*EXERCISE OBJECTIVE*:
Copy the listing below line for line, starting at its first line and ending with the line that has "from mathutils.bvhtree import BVHTree" in it. Add nothing.

*SOURCE EXCERPT*:
☆ ☆ ☆
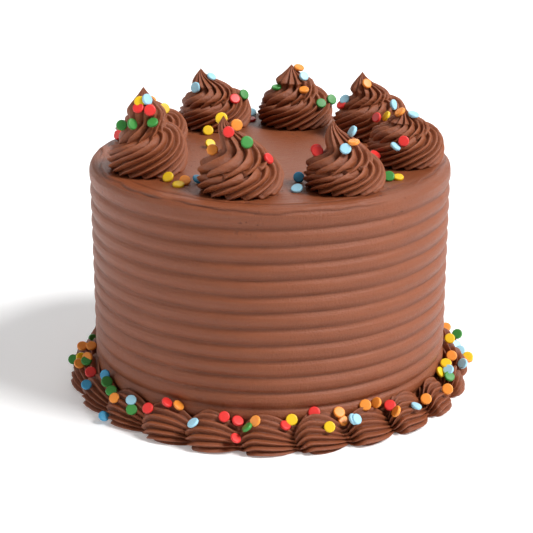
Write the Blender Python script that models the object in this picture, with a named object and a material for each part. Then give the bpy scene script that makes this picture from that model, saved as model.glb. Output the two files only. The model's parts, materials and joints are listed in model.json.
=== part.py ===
"""A round layer cake covered in chocolate buttercream.

The side is combed into rings, eight star piped swirls stand on top, a border of piped shells runs
round the foot, and flat round sprinkles lie on the swirls, on the border and on the top.
Metres, +Z up, origin at the centre of the underside. A direction round the cake is an azimuth in
degrees, counted from the front (-Y) towards the right (+X).
"""
import math
import random

import bmesh
import bpy
from mathutils import Matrix, Vector
from mathutils.bvhtree import BVHTree

# Cake
CAKE_RADIUS = 0.0975
CAKE_HEIGHT = 0.126
CAKE_SIDES = 32
FOOT_SPREAD = 0.0004
TOP_EDGE_ROUND = 0.005
EDGE_STEPS = 3
SIDE_WAVE = 0.0004

# Combed rings of the side, from the lowest that the border leaves in sight
COMB_PITCH = 0.0086
COMB_DEPTH = 0.0014
COMB_GROOVES = 12
FIRST_GROOVE = 0.0199
RIDGE_FLAT = 0.27

# Piped swirls: name, azimuth, distance from the middle, base radius, height, lean in X
SWIRLS = (
    ("rosette_1", -12.6, 0.0685, 0.0214, 0.0380, -0.0080),
    ("rosette_2", 31.0, 0.0720, 0.0203, 0.0345, -0.0060),
    ("rosette_3", 80.0, 0.0727, 0.0203, 0.0310, -0.0020),
    ("rosette_4", 128.5, 0.0730, 0.0210, 0.0360, -0.0050),
    ("rosette_5", 168.5, 0.0745, 0.0215, 0.0335, -0.0015),
    ("rosette_6", 205.6, 0.0745, 0.0210, 0.0325, -0.0050),
    ("rosette_7", 247.0, 0.0720, 0.0203, 0.0310, -0.0010),
    ("rosette_8", 294.5, 0.0701, 0.0208, 0.0430, -0.0010),
)
SWIRL_RIDGES = 14
SWIRL_RINGS = 9
SWIRL_GROOVE = 0.0018
SWIRL_TWIST = 165.0
ROPE_START = -115.0
LEAN_FROM = 0.45
PEAK_FROM = 0.66
PEAK_WIDTH = 0.375
PEAK_TAPER = 1.6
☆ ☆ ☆
*TASK ANSWER*:
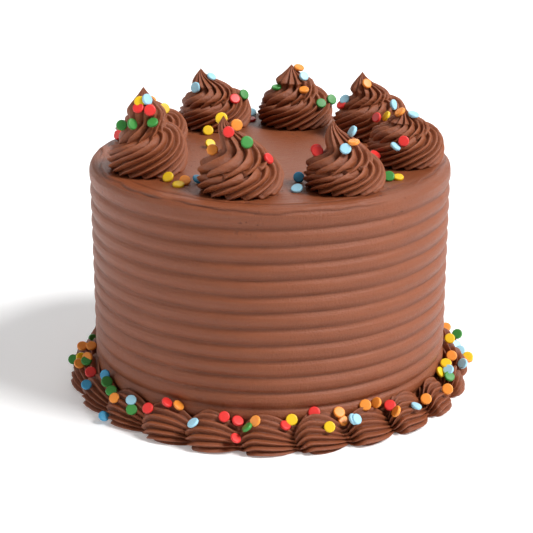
Write the Blender Python script that models the object in this picture, with a named object and a material for each part. Then give the bpy scene script that makes this picture from that model, saved as model.glb. Output the two files only. The model's parts, materials and joints are listed in model.json.
=== part.py ===
"""A round layer cake covered in chocolate buttercream.

The side is combed into rings, eight star piped swirls stand on top, a border of piped shells runs
round the foot, and flat round sprinkles lie on the swirls, on the border and on the top.
Metres, +Z up, origin at the centre of the underside. A direction round the cake is an azimuth in
degrees, counted from the front (-Y) towards the right (+X).
"""
import math
import random

import bmesh
import bpy
from mathutils import Matrix, Vector
from mathutils.bvhtree import BVHTree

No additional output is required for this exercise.